⟨

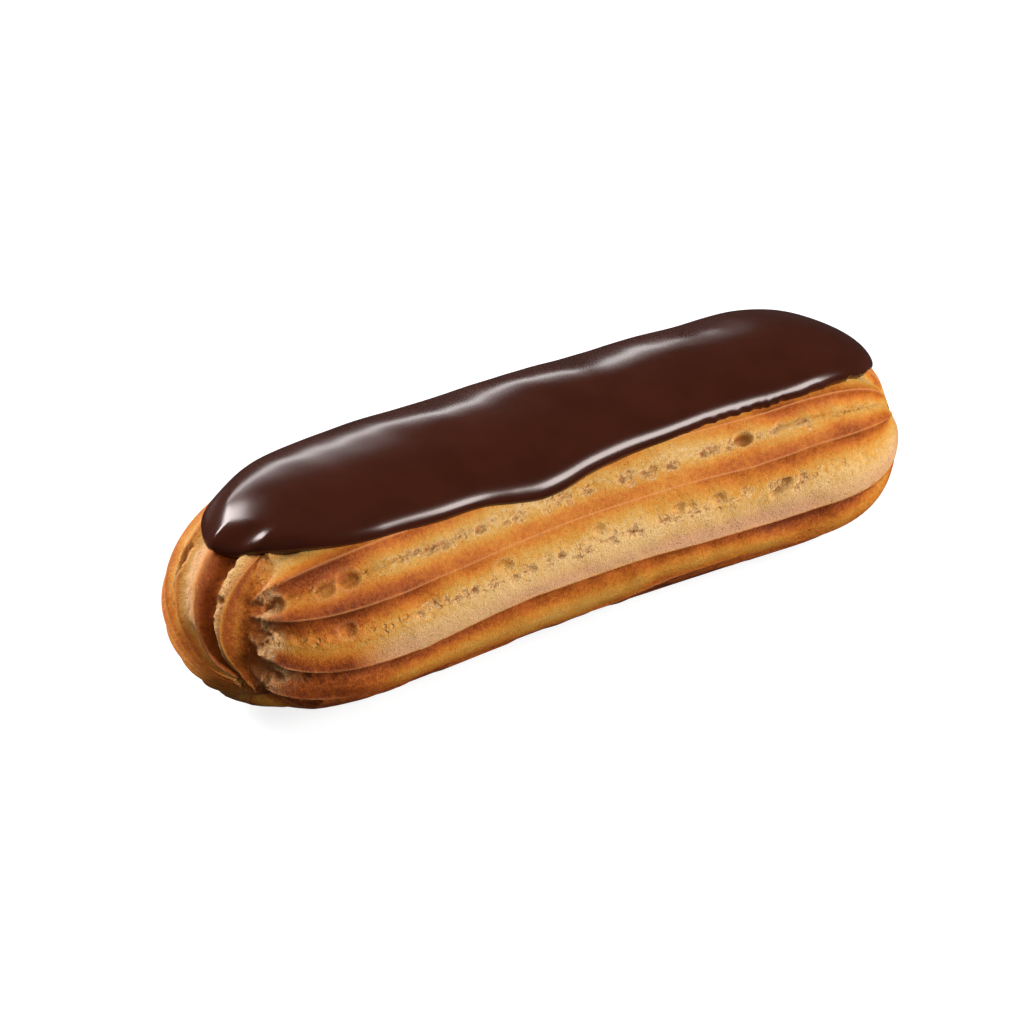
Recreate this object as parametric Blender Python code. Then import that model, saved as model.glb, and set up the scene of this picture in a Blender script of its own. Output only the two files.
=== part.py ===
"""A chocolate eclair: one ridged choux shell, and the thick chocolate icing on its top.

The long axis runs along X, the flat underside lies on z = 0 and the near side faces -Y.
Angles round the shell start on the near side and grow over the top to the far side.
"""

import cmath
import math
from collections import namedtuple

import bmesh
import bpy
from mathutils import Vector

MM = 0.001

# Shell outline, without the icing.
LENGTH = 140 * MM
AXIS_HEIGHT = 19 * MM
LOWER_HALF_HEIGHT = 21 * MM
SECTION_FULLNESS = 2.1
WAIST_PLACE = 0.39
WAIST_NARROWING = 0.2 * MM
WAIST_SAG = 0.4 * MM
BOW = 3.7 * MM
BOW_SKEW = -0.3 * MM
BOW_CENTRE = 2.727 * MM

# The rounded ends. The fan centre is where an end's ridges meet: a share of the end's half
# width toward the near side, and a share of its half height upward.
End = namedtuple("End", "side joint length half_width upper_height fullness fan_centre")
LEFT_END = End(-1, -35.4 * MM, 34.6 * MM, 23.8 * MM, 19.2 * MM, 2.15, complex(0.46, -0.14))
RIGHT_END = End(1, 45.0 * MM, 25.0 * MM, 23.6 * MM, 18.3 * MM, 2.5, complex(0.45, 0.2))

# Piped ridges: each has a sharp crest, an undercut below it and a broad slope to the next.
RIDGE_COUNT = 15
RIDGE_PITCH = math.tau / RIDGE_COUNT
FIRST_CREST = math.radians(-51)
RIDGE_DROPS = (0.8, 0.45, 0.1, 0.0)
UNDERCUT_SHARE = 0.05
SLOPE_BULGE = 1.3
SHALLOW_UNDERCUT = 0.9 * MM
SIDE_UNDERCUT = 1.3 * MM
SIDE_ANGLE = math.radians(-14)
SIDE_SPREAD = math.radians(26)
END_DEEPENING = 1.1
FAN_MELD = 0.4
BASE_ANGLE = math.radians(-90)
BASE_SPREAD = math.radians(34)

# Icing.
ICING_GAP = 0.3 * MM
ICING_THICKNESS = 1.7 * MM
RIM_THICKNESS = 0.2 * MM
RIM_ROUNDING = 2.4 * MM
ICING_LEFT = -62.0 * MM
ICING_RIGHT = 68.0 * MM
ICING_TURN = 25 * MM
ICING_TURN_FULLNESS = 2.05
ICING_HALF_WIDTH = 15.6 * MM
ICING_SWAY = 2.4 * MM
ICING_RUN = 1.9 * MM
ICING_RUN_PLACE = -6 * MM
ICING_RUN_SPREAD = 12 * MM

# Mesh steps.
CAP_RINGS = 13
BODY_RINGS = 25
ICING_SIDE_STEPS = 34
ICING_TURN_STEPS = 16
ICING_SHARES = (1.0, 0.985, 0.955, 0.91, 0.84, 0.6, 0.3, 0.0)
WELD = 0.01 * MM
NORMAL_STEP = 0.05 * MM
SHARP_ANGLE = math.radians(38)


def ease(share):
    """A smooth step from 0 to 1."""
    share = min(max(share, 0.0), 1.0)
    return share * share * (3 - 2 * share)


def swell(away, spread):
    """A bell: 1 in its middle, and near 0 two spreads away."""
    return math.exp(-((away / spread) ** 2))


def swell_round(angle, centre, spread):
    """A bell over an angle round the shell."""
    away = (angle - centre + math.pi) % math.tau - math.pi
    return swell(away, spread)


def section_size(x):
    """Half width and upper height of the shell at a place along its body."""
    share = (x - LEFT_END.joint) / (RIGHT_END.joint - LEFT_END.joint)
    across = ease(share)
    waist = ease(min(share / WAIST_PLACE, (1 - share) / (1 - WAIST_PLACE)))
    width = LEFT_END.half_width + (RIGHT_END.half_width - LEFT_END.half_width) * across
    height = LEFT_END.upper_height + (RIGHT_END.upper_height - LEFT_END.upper_height) * across
    return width - WAIST_NARROWING * waist, height - WAIST_SAG * waist


def bow(x):
    """Place of the bowed long axis across the plan, with the whole plan centred on y = 0."""
    share = x / (LENGTH / 2)
    return BOW * (1 - share**2) + BOW_SKEW * (share**3 - share) - BOW_CENTRE


def section_measure(y, z, half_width, upper_height):
    """How far out an offset lies in the cross-section: 1 on its outline."""
    height = upper_height if z > 0 else LOWER_HALF_HEIGHT
    power = SECTION_FULLNESS
    return (abs(y / half_width) ** power + abs(z / height) ** power) ** (1 / power)


def body_offset(x, angle):
    """Offset from the axis to the smooth outline of the body."""
    y, z = -math.cos(angle), math.sin(angle)
    return Vector((0.0, y, z)) / section_measure(y, z, *section_size(x))


def cap_offset(end, opening, angle):
    """Offset from an end's joint to its smooth outline, along the ridge line of an angle.

    The opening is 0 at the fan centre, where all ridge lines meet, and 1 at the joint.
    """
    centre = end.fan_centre
    rim = cmath.rect(1.0, angle)
    near = opening * (rim - centre) / (1 - centre.conjugate() * rim)
    spot = (near + centre) / (1 + centre.conjugate() * near)
    x = end.side * math.sqrt(max(1 - abs(spot) ** 2, 0.0))
    y, z = -spot.real, spot.imag
    section = section_measure(y, z, end.half_width, end.upper_height)
    power = end.fullness
    return Vector((x, y, z)) / (abs(x / end.length) ** power + section**power) ** (1 / power)


def ridge_depth(angle, drop, opening):
    """How deep the shell lies under its crests, at a share of the pitch below one of them."""
    profile = (1 - math.exp(-drop / UNDERCUT_SHARE)) * (1 - drop) ** SLOPE_BULGE
    undercut = SHALLOW_UNDERCUT + SIDE_UNDERCUT * swell_round(angle, SIDE_ANGLE, SIDE_SPREAD)
    fading = 1 - swell_round(angle, BASE_ANGLE, BASE_SPREAD)
    fan = ease(opening / FAN_MELD) * (1 + END_DEEPENING * math.sqrt(1 - opening**2))
    return profile * undercut * fading * fan


def place(offset, x, depth):
    """A shell point: an offset from the axis, sunk by a depth, bowed and set on z = 0."""
    sunk = offset * (1 - depth / offset.length)
    x += sunk.x
    return Vector((x, sunk.y + bow(x), max(AXIS_HEIGHT + sunk.z, 0.0)))


def ridge_lines():
    """Angle, and share of the pitch below its crest, of every line along the shell."""
    return [
        (FIRST_CREST + RIDGE_PITCH * (ridge - drop), drop)
        for ridge in range(RIDGE_COUNT)
        for drop in RIDGE_DROPS
    ]


def cap_ring(end, opening):
    """One ring of points on an end."""
    return [
        place(cap_offset(end, opening, angle), end.joint, ridge_depth(angle, drop, opening))
        for angle, drop in ridge_lines()
    ]


def body_ring(x):
    """One ring of points on the body."""
    return [
        place(body_offset(x, angle), x, ridge_depth(angle, drop, 1.0))
        for angle, drop in ridge_lines()
    ]


def shell_rings():
    """All rings of the shell from the left end to the right."""
    openings = [math.sin(math.pi / 2 * step / CAP_RINGS) for step in range(1, CAP_RINGS)]
    span = RIGHT_END.joint - LEFT_END.joint
    stations = [LEFT_END.joint + span * step / (BODY_RINGS - 1) for step in range(BODY_RINGS)]
    left = [cap_ring(LEFT_END, opening) for opening in openings]
    body = [body_ring(x) for x in stations]
    right = [cap_ring(RIGHT_END, opening) for opening in reversed(openings)]
    return left + body + right


def bridge(mesh, rings):
    """Joins neighbouring rings of points with faces, and returns their vertices."""
    rows = [[mesh.verts.new(point) for point in ring] for ring in rings]
    for row, following in zip(rows, rows[1:]):
        for i in range(len(row)):
            j = (i + 1) % len(row)
            mesh.faces.new((row[i], row[j], following[j], following[i]))
    return rows


def build_shell():
    """The choux shell as one closed mesh."""
    mesh = bmesh.new()
    rows = bridge(mesh, shell_rings())
    for end, row in ((LEFT_END, rows[0]), (RIGHT_END, rows[-1])):
        tip = mesh.verts.new(place(cap_offset(end, 0.0, 0.0), end.joint, 0.0))
        for i in range(len(row)):
            mesh.faces.new((row[i], row[(i + 1) % len(row)], tip))
    return mesh


def crown_height(x, y):
    """Height of the shell's smooth outline over a point of the plan."""
    end = LEFT_END if x < 0 else RIGHT_END
    half_width, upper_height = section_size(min(max(x, LEFT_END.joint), RIGHT_END.joint))
    beyond = max((x - end.joint) * end.side, 0.0) / end.length
    section = (1 - beyond**end.fullness) ** (1 / end.fullness)
    across = abs(y - bow(x)) / half_width
    power = SECTION_FULLNESS
    return AXIS_HEIGHT + upper_height * (section**power - across**power) ** (1 / power)


def crown_normal(x, y):
    """Unit normal of the shell's smooth outline over a point of the plan."""
    step = NORMAL_STEP
    rise_x = (crown_height(x + step, y) - crown_height(x - step, y)) / (2 * step)
    rise_y = (crown_height(x, y + step) - crown_height(x, y - step)) / (2 * step)
    return Vector((-rise_x, -rise_y, 1.0)).normalized()


def icing_round():
    """Stations going once round the icing: a place on its middle line, and a heading."""
    left, right = ICING_LEFT + ICING_TURN, ICING_RIGHT - ICING_TURN
    span = right - left
    sides = [left + span * step / ICING_SIDE_STEPS for step in range(ICING_SIDE_STEPS + 1)]
    turns = [math.pi * step / ICING_TURN_STEPS for step in range(1, ICING_TURN_STEPS)]
    near = [(x, -math.pi / 2) for x in sides]
    far = [(x, math.pi / 2) for x in reversed(sides)]
    right_turn = [(right, turn - math.pi / 2) for turn in turns]
    left_turn = [(left, turn + math.pi / 2) for turn in turns]
    return near + right_turn + far + left_turn


def full_round(value):
    """A sine or cosine, filled out so that a turn is squarer than a circle."""
    return math.copysign(abs(value) ** (2 / ICING_TURN_FULLNESS), value)


def icing_reach(x, heading):
    """From the icing's middle line to its edge in the plan, at a station."""
    run = ICING_RUN * swell(x - ICING_RUN_PLACE, ICING_RUN_SPREAD) if heading < 0 else 0.0
    half_width = ICING_HALF_WIDTH + run
    return ICING_TURN * full_round(math.cos(heading)), half_width * full_round(math.sin(heading))


def icing_ring(share, lift):
    """One ring of icing points, a share of the way out to its edge, lifted off the shell."""
    ring = []
    for x, heading in icing_round():
        reach_x, reach_y = icing_reach(x, heading)
        spot_x = x + reach_x * share
        spot_y = bow(spot_x) + ICING_SWAY * (spot_x / (LENGTH / 2)) ** 2 + reach_y * share
        rise = lift(math.hypot(reach_x, reach_y) * (1 - share))
        foot = Vector((spot_x, spot_y, crown_height(spot_x, spot_y)))
        ring.append(foot + crown_normal(spot_x, spot_y) * rise)
    return ring


def upper_lift(inward):
    """Height of the icing's upper face over the shell, at a distance in from its edge."""
    share = min(inward / RIM_ROUNDING, 1.0)
    rounding = math.sqrt(1 - (1 - share) ** 2)
    return ICING_GAP + RIM_THICKNESS + (ICING_THICKNESS - RIM_THICKNESS) * rounding


def lower_lift(_inward):
    """Height of the icing's lower face over the shell."""
    return ICING_GAP


def build_icing():
    """The icing as one closed mesh."""
    mesh = bmesh.new()
    lower = [icing_ring(share, lower_lift) for share in reversed(ICING_SHARES)]
    upper = [icing_ring(share, upper_lift) for share in ICING_SHARES]
    bridge(mesh, lower + upper)
    bmesh.ops.remove_doubles(mesh, verts=mesh.verts, dist=WELD)
    return mesh


def surface_material(name, colour, roughness):
    """A plain material with a base colour and a roughness."""
    material = bpy.data.materials.new(name)
    material.use_nodes = True
    shader = material.node_tree.nodes["Principled BSDF"]
    shader.inputs["Base Color"].default_value = (*colour, 1.0)
    shader.inputs["Roughness"].default_value = roughness
    shader.inputs["Metallic"].default_value = 0.0
    return material


def add_object(name, mesh, material):
    """Puts a built mesh in the scene, shaded smooth but for its sharp crests."""
    bmesh.ops.recalc_face_normals(mesh, faces=mesh.faces)
    data = bpy.data.meshes.new(name)
    mesh.to_mesh(data)
    mesh.free()
    data.materials.append(material)
    data.shade_smooth()
    data.set_sharp_from_angle(angle=SHARP_ANGLE)
    bpy.context.scene.collection.objects.link(bpy.data.objects.new(name, data))


for leftover in list(bpy.data.objects):
    bpy.data.objects.remove(leftover, do_unlink=True)

baked_choux = surface_material("baked_choux", (0.62, 0.31, 0.09), 0.6)
dark_chocolate = surface_material("dark_chocolate", (0.045, 0.012, 0.007), 0.2)

add_object("choux_shell", build_shell(), baked_choux)
add_object("chocolate_icing", build_icing(), dark_chocolate)
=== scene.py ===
"""A chocolate eclair on a pale floor: a ridged, porous choux shell under glossy chocolate icing.

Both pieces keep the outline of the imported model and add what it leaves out: the torn and
bubbled valleys between the piped ridges, and the drape and unevenness of the icing.
"""

import math
from collections import namedtuple

import bmesh
import bpy
import numpy as np
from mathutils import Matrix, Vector


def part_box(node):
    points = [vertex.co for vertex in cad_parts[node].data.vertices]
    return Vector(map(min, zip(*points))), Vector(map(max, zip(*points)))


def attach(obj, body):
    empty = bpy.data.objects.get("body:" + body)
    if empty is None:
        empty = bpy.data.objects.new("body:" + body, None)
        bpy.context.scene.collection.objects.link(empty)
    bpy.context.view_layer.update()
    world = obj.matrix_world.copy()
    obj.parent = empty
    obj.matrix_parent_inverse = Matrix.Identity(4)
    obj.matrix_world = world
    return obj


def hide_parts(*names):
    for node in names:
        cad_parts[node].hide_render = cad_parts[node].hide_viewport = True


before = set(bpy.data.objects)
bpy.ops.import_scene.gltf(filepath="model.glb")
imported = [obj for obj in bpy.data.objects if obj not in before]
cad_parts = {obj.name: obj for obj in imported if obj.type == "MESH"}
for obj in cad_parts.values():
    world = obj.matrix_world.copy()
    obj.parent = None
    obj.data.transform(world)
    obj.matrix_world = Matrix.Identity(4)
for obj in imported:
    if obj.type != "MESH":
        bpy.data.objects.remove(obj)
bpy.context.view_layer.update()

MM = 0.001
shell_low, shell_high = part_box("choux_shell")

# -------- outline, as in the CAD
LENGTH = shell_high.x - shell_low.x
AXIS_HEIGHT = 19 * MM
LOWER_HALF_HEIGHT = 21 * MM
SECTION_FULLNESS = 2.1
WAIST_PLACE = 0.39
WAIST_NARROWING = 0.2 * MM
WAIST_SAG = 0.4 * MM
BOW = 3.7 * MM
BOW_SKEW = -0.3 * MM
BOW_CENTRE = 2.727 * MM

End = namedtuple("End", "side joint length half_width upper_height fullness fan_centre")
LEFT = End(-1, -35.4 * MM, 34.6 * MM, 23.8 * MM, 19.2 * MM, 2.15, 0.48 - 0.20j)
RIGHT = End(1, 45.0 * MM, 25.0 * MM, 23.6 * MM, 18.3 * MM, 2.5, 0.45 + 0.20j)

# -------- ridges
PITCH = 24.0
FIRST_CREST = -51.0
CREST_1, CREST_2, CREST_3 = 117.0, 93.0, 69.0
CREST_A, CREST_B, CREST_C, CREST_D = 45.0, 21.0, -3.0, -27.0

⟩

▶ **WHAT TO DO**
Write out each line exactly as it appears, from the line with "0.31, 0.09), 0.6)" up to and including the line with "glossy chocolate icing.".

▶ **THE OUTPUT**
baked_choux = surface_material("baked_choux", (0.62, 0.31, 0.09), 0.6)
dark_chocolate = surface_material("dark_chocolate", (0.045, 0.012, 0.007), 0.2)

add_object("choux_shell", build_shell(), baked_choux)
add_object("chocolate_icing", build_icing(), dark_chocolate)
=== scene.py ===
"""A chocolate eclair on a pale floor: a ridged, porous choux shell under glossy chocolate icing.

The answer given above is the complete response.